## Given entries:
-- start --

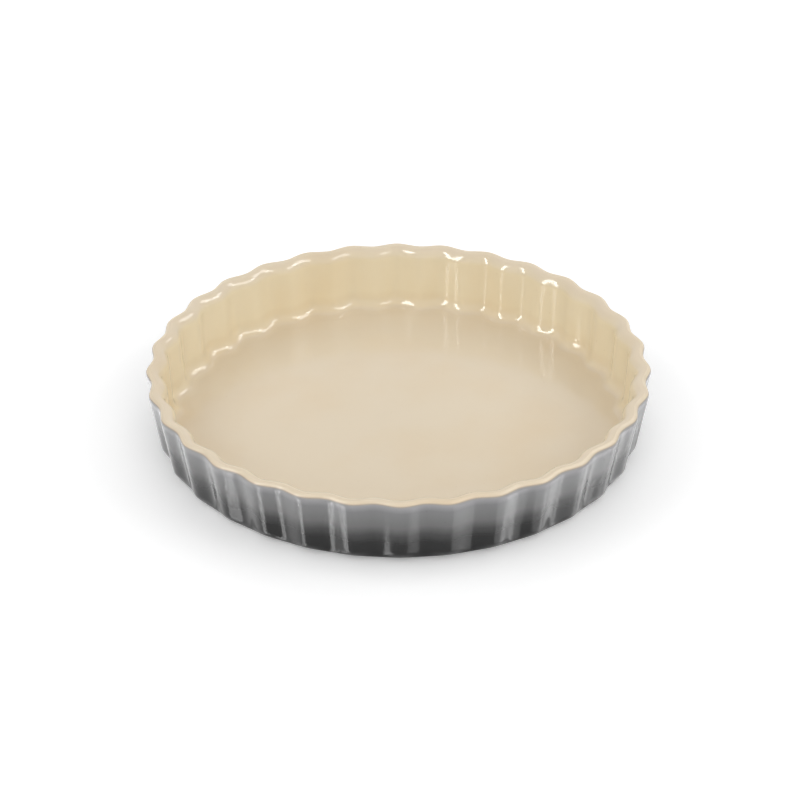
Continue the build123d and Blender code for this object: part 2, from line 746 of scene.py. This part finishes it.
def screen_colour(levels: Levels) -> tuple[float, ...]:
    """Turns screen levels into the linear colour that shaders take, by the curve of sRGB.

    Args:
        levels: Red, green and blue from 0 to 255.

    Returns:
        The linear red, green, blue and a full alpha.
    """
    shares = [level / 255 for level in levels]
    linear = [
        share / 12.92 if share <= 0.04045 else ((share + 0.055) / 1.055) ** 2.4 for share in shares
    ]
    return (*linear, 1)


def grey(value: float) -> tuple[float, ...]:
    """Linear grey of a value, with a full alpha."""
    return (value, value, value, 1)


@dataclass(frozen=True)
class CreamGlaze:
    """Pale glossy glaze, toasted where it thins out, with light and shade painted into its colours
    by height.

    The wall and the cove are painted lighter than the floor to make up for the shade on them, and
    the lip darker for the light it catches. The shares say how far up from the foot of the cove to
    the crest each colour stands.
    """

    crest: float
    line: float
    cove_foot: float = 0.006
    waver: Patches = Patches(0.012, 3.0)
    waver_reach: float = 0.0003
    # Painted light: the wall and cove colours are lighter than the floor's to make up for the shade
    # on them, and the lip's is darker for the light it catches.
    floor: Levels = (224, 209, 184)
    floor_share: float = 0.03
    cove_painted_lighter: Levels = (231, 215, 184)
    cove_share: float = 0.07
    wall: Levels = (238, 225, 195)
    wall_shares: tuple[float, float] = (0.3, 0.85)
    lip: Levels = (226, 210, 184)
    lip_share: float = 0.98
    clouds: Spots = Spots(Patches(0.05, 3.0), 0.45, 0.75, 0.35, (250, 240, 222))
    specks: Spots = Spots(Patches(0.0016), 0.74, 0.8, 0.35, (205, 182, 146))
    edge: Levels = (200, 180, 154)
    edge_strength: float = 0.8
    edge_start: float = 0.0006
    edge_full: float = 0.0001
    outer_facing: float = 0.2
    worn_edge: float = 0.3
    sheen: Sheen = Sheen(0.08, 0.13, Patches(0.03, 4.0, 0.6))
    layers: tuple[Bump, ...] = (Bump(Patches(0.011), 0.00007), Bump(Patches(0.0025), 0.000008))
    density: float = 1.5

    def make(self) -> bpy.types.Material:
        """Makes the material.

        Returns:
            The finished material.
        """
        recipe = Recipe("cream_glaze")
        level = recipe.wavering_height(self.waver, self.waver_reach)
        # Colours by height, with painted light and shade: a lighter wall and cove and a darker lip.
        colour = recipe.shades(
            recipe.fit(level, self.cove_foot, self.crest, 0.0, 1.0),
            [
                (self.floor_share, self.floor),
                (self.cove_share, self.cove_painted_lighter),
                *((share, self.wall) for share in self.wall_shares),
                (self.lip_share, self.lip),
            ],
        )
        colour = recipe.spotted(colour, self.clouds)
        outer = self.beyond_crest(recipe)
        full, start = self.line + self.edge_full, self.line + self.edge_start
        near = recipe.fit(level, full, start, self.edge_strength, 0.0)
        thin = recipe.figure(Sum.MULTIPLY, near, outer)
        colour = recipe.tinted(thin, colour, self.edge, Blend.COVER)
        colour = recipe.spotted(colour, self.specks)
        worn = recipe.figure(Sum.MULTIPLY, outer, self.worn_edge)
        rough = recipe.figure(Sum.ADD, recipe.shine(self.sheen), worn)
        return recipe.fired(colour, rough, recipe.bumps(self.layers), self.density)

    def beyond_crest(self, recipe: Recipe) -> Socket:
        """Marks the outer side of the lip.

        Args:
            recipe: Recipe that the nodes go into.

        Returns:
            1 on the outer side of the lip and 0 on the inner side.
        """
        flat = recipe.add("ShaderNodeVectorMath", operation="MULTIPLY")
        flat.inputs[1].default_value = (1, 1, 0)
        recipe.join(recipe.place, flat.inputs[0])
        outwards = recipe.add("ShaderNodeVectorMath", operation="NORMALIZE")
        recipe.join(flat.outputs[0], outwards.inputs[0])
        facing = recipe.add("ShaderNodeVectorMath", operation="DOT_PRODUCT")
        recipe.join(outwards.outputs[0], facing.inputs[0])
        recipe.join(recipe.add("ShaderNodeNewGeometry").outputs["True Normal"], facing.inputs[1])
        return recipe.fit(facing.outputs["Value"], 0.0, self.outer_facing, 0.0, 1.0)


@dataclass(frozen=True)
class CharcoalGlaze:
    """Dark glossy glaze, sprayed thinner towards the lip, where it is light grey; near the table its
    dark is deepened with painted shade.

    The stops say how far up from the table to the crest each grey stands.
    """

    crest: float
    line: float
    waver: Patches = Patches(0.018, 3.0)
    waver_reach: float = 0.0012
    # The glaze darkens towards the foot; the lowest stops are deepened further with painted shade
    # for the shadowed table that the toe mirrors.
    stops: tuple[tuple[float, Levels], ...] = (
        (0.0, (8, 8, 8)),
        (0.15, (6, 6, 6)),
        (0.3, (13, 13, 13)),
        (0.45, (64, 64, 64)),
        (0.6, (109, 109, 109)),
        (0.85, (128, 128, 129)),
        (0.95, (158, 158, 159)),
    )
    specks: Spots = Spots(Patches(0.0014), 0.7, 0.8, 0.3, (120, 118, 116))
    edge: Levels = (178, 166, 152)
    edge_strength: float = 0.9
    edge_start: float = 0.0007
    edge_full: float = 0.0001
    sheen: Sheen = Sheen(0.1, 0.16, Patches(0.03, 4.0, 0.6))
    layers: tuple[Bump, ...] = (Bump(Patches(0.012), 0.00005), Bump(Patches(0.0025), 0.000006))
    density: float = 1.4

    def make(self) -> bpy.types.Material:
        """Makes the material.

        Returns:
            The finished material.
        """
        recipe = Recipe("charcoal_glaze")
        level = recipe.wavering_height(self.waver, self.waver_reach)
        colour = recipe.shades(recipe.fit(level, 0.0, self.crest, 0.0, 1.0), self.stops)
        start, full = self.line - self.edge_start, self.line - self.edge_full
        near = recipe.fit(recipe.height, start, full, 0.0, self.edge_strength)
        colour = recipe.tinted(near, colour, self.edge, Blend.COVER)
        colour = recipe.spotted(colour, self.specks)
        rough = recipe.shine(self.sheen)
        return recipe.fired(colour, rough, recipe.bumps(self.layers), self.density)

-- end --
-- start --

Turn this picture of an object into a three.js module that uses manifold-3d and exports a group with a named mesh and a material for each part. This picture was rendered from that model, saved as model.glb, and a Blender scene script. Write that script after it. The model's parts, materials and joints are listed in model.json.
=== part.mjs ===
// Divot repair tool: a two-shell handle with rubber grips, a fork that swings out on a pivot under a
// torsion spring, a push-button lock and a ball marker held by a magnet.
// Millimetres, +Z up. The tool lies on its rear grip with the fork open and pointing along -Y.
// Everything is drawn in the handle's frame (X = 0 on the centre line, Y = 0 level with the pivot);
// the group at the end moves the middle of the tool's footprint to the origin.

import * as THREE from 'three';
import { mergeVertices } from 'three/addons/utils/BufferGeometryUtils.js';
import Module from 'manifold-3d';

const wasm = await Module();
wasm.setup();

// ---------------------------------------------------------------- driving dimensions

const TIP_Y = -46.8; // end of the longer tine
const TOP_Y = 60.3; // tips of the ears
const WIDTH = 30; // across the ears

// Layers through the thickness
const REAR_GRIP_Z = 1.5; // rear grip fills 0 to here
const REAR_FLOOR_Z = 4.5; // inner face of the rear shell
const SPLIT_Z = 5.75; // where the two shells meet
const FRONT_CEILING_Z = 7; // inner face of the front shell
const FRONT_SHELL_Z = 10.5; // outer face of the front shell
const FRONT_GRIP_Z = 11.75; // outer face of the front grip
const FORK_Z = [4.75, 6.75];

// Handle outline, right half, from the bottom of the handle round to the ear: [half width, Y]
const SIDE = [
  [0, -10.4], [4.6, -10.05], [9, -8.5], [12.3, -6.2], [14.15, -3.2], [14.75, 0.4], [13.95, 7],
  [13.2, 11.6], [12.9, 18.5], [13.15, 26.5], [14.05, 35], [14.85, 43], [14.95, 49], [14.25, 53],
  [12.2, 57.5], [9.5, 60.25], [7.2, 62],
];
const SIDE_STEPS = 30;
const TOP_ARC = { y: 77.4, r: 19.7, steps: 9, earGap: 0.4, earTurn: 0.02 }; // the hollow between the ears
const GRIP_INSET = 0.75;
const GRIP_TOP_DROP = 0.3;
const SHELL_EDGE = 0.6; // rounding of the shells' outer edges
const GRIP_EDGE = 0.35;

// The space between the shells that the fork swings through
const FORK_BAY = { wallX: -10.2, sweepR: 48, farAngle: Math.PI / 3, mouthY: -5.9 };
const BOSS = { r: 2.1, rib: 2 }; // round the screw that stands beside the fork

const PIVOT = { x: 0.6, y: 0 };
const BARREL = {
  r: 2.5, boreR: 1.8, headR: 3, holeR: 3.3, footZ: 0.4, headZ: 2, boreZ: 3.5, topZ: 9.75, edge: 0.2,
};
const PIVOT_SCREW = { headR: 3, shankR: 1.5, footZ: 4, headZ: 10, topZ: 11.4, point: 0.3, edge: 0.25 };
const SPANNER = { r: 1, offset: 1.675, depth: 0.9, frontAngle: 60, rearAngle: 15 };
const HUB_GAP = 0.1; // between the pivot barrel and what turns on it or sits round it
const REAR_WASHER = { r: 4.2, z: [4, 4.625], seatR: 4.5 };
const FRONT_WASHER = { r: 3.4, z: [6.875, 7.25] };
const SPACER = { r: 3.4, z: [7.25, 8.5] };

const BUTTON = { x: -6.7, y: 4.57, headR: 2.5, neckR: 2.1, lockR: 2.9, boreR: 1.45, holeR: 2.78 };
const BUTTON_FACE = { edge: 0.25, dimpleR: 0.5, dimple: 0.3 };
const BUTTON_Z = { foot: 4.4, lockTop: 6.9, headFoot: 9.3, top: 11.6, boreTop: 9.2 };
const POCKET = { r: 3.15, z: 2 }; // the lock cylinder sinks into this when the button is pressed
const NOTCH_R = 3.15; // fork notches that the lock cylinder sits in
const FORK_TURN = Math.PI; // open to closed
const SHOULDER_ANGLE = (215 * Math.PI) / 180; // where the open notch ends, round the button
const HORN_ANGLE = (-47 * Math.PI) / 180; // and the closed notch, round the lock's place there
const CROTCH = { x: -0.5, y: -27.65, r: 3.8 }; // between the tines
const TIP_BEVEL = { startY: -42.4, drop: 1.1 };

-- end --

## Your instructions:
From the records above, give again exactly the lines running from the line with "Continue the build123d" to the line with "curve of sRGB.", inclusive.

## Output below:
Continue the build123d and Blender code for this object: part 2, from line 746 of scene.py. This part finishes it.
def screen_colour(levels: Levels) -> tuple[float, ...]:
    """Turns screen levels into the linear colour that shaders take, by the curve of sRGB.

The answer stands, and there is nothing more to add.